:: Collected material ::
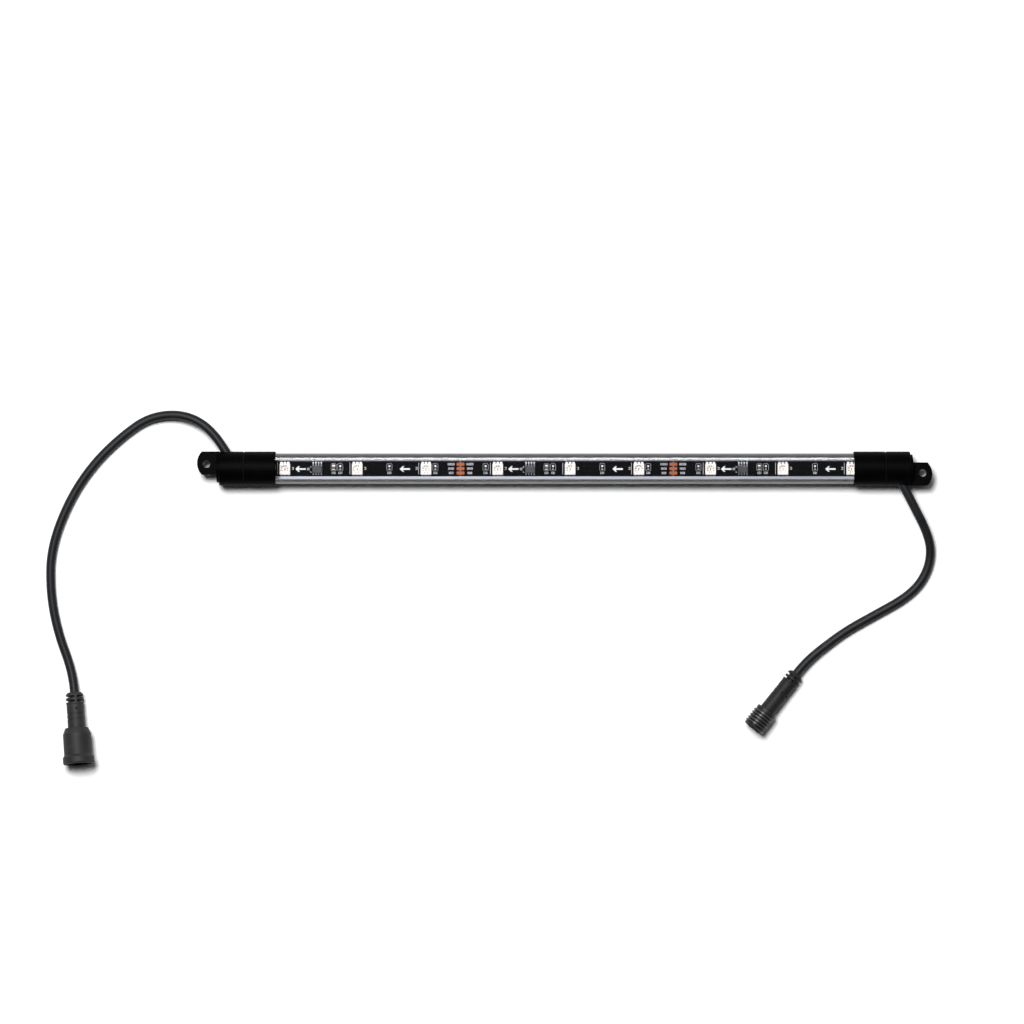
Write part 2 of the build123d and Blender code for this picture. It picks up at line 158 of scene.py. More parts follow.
def make_lights():
    key = make_area_light("key", (-0.50, 0.78, 2.4), (0.88, 0.88), 86)
    fill = make_area_light("fill", (0.7, 0.9, 1.6), (1.0, 1.0), 3)
    for light in (key, fill):
        link_light(light, "EXCLUDE", nodes["tube"])
    edge = make_area_light("edge", (0, 0.9, 0.14), (1.6, 0.22), 16, target=(0, 0, 0.008))
    link_light(edge, "INCLUDE", nodes["tube"])
    world = bpy.data.worlds.new("studio")
    world.use_nodes = True
    tree = world.node_tree
    dim = tree.nodes["Background"]
    dim.inputs["Color"].default_value = (0.93, 0.96, 1, 1)
    dim.inputs["Strength"].default_value = 0.034
    backdrop = tree.nodes.new("ShaderNodeBackground")
    backdrop.inputs["Color"].default_value = (1, 1, 1, 1)
    chooser = tree.nodes.new("ShaderNodeMixShader")
    seen = tree.nodes.new("ShaderNodeLightPath").outputs["Is Camera Ray"]
    tree.links.new(seen, chooser.inputs["Fac"])
    tree.links.new(dim.outputs["Background"], chooser.inputs[1])
    tree.links.new(backdrop.outputs["Background"], chooser.inputs[2])
    tree.links.new(chooser.outputs["Shader"], tree.nodes["World Output"].inputs["Surface"])
    scene.world = world
    scene.view_settings.view_transform = "Standard"


def make_floor():
    material, tree, shader = new_material("floor_paper")
    fibres = noise(tree, surface_place(tree), 60, 4)
    paper = blend_colours(tree, fibres, (0.93, 0.93, 0.93), (0.97, 0.97, 0.97))
    tree.links.new(paper, shader.inputs["Base Color"])
    shader.inputs["Roughness"].default_value = 0.9
    shader.inputs["Specular IOR Level"].default_value = 0.1
    mesh = bpy.data.meshes.new("floor")
    builder = bmesh.new()
    bmesh.ops.create_grid(builder, x_segments=1, y_segments=1, size=3)
    builder.to_mesh(mesh)
    builder.free()
    mesh.materials.append(material)
    floor = bpy.data.objects.new("floor", mesh)
    floor.location.z = -0.0001
    scene.collection.objects.link(floor)


# ---------------------------------------------------------------- material building blocks


def new_material(name):
    material = bpy.data.materials.new(name)
    material.use_nodes = True
    tree = material.node_tree
    return material, tree, tree.nodes["Principled BSDF"]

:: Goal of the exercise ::
Repeat the material in full, exactly as it stands.

:: Correct answer ::
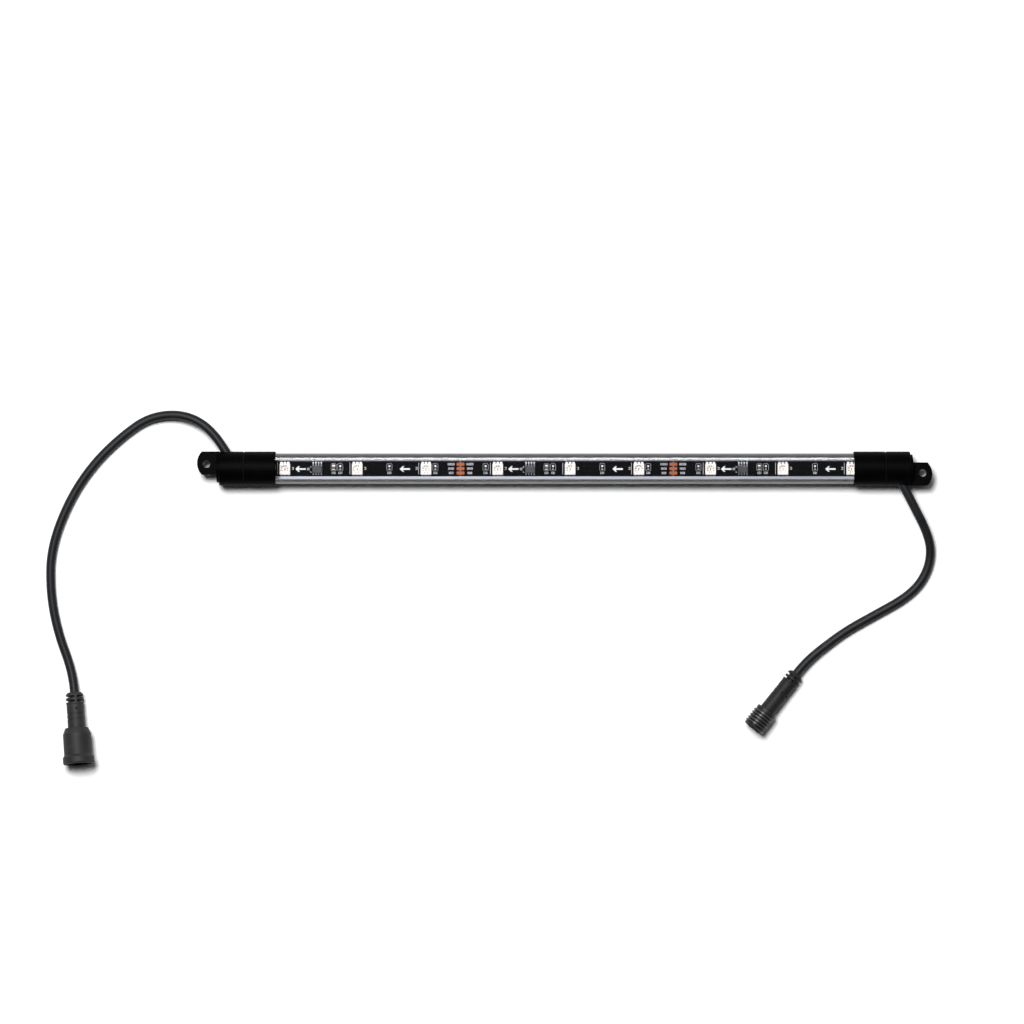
Write part 2 of the build123d and Blender code for this picture. It picks up at line 158 of scene.py. More parts follow.
def make_lights():
    key = make_area_light("key", (-0.50, 0.78, 2.4), (0.88, 0.88), 86)
    fill = make_area_light("fill", (0.7, 0.9, 1.6), (1.0, 1.0), 3)
    for light in (key, fill):
        link_light(light, "EXCLUDE", nodes["tube"])
    edge = make_area_light("edge", (0, 0.9, 0.14), (1.6, 0.22), 16, target=(0, 0, 0.008))
    link_light(edge, "INCLUDE", nodes["tube"])
    world = bpy.data.worlds.new("studio")
    world.use_nodes = True
    tree = world.node_tree
    dim = tree.nodes["Background"]
    dim.inputs["Color"].default_value = (0.93, 0.96, 1, 1)
    dim.inputs["Strength"].default_value = 0.034
    backdrop = tree.nodes.new("ShaderNodeBackground")
    backdrop.inputs["Color"].default_value = (1, 1, 1, 1)
    chooser = tree.nodes.new("ShaderNodeMixShader")
    seen = tree.nodes.new("ShaderNodeLightPath").outputs["Is Camera Ray"]
    tree.links.new(seen, chooser.inputs["Fac"])
    tree.links.new(dim.outputs["Background"], chooser.inputs[1])
    tree.links.new(backdrop.outputs["Background"], chooser.inputs[2])
    tree.links.new(chooser.outputs["Shader"], tree.nodes["World Output"].inputs["Surface"])
    scene.world = world
    scene.view_settings.view_transform = "Standard"


def make_floor():
    material, tree, shader = new_material("floor_paper")
    fibres = noise(tree, surface_place(tree), 60, 4)
    paper = blend_colours(tree, fibres, (0.93, 0.93, 0.93), (0.97, 0.97, 0.97))
    tree.links.new(paper, shader.inputs["Base Color"])
    shader.inputs["Roughness"].default_value = 0.9
    shader.inputs["Specular IOR Level"].default_value = 0.1
    mesh = bpy.data.meshes.new("floor")
    builder = bmesh.new()
    bmesh.ops.create_grid(builder, x_segments=1, y_segments=1, size=3)
    builder.to_mesh(mesh)
    builder.free()
    mesh.materials.append(material)
    floor = bpy.data.objects.new("floor", mesh)
    floor.location.z = -0.0001
    scene.collection.objects.link(floor)


# ---------------------------------------------------------------- material building blocks


def new_material(name):
    material = bpy.data.materials.new(name)
    material.use_nodes = True
    tree = material.node_tree
    return material, tree, tree.nodes["Principled BSDF"]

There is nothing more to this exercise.